Révélés en 2000 par un expert américain, des textes inédits de Renoir complètent ce que nous savions des sentiments que lui inspirait son époque. Renoir n’était certes pas un penseur. Il avait même du mal à réfléchir de manière consécutive, et ses écrits sont souvent désarmants de gaucherie ou de naïveté. Mais ce fils d’ouvrier, qui a lui-même commencé sa carrière comme ouvrier décorateur, ressentait dans sa chair certaines évolutions de son temps, auxquelles il réagissait avec colère ou mépris. Qu’il s’agisse des idées socialistes, de la transformation de Paris par Haussmann, des nouveaux monuments ou des rénovations de Viollet-le-Duc. Après l’appui qu’il apporta au mouvement impressionniste, il finit par le renier, au profit d’une glorification de l’art classique et d’une valorisation de la fonction « décorative » de la peinture.

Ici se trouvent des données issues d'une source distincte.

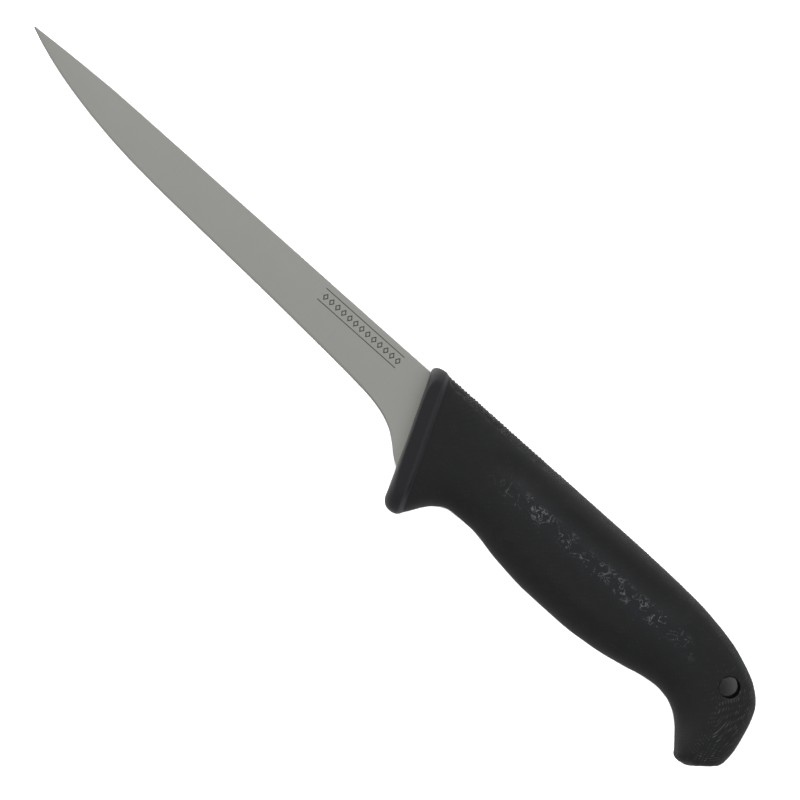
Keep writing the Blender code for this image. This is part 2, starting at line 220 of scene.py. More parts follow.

Dites « impressionnisme », et deux noms vous viennent aussitôt à l’esprit : Monet, Renoir. De tous les impressionnistes, c’est Renoir le plus séduisant, lui qui a peint bon nombre de toiles parmi les plus populaires et les plus mémorables. Pour n’en citer que trois :
La Loge, de 1874,
Le Bal du Moulin de la Galette, deux ans plus tard, et sans doute la plus célèbre de toutes,
Le Déjeuner des canotiers, en 1880-1881. Ces tableaux hantent et nourrissent l’imagination comme le font rarement les œuvres de Monet prises isolément. Cela tient en grande partie au fait que Renoir était avant tout un peintre de personnages, et que les images de la forme humaine, seule ou accompagnée, sont plus faciles à mémoriser que les paysages qui, dans le cas d’un Monet – porté de plus en plus à peindre des séries de toiles sur le même sujet –, ont tendance à se fondre et à se confondre.
La méthode sérielle de Monet était incompatible avec les modes de pensée de Renoir, dont les écrits suggèrent qu’il avait du mal à réfléchir de maniè...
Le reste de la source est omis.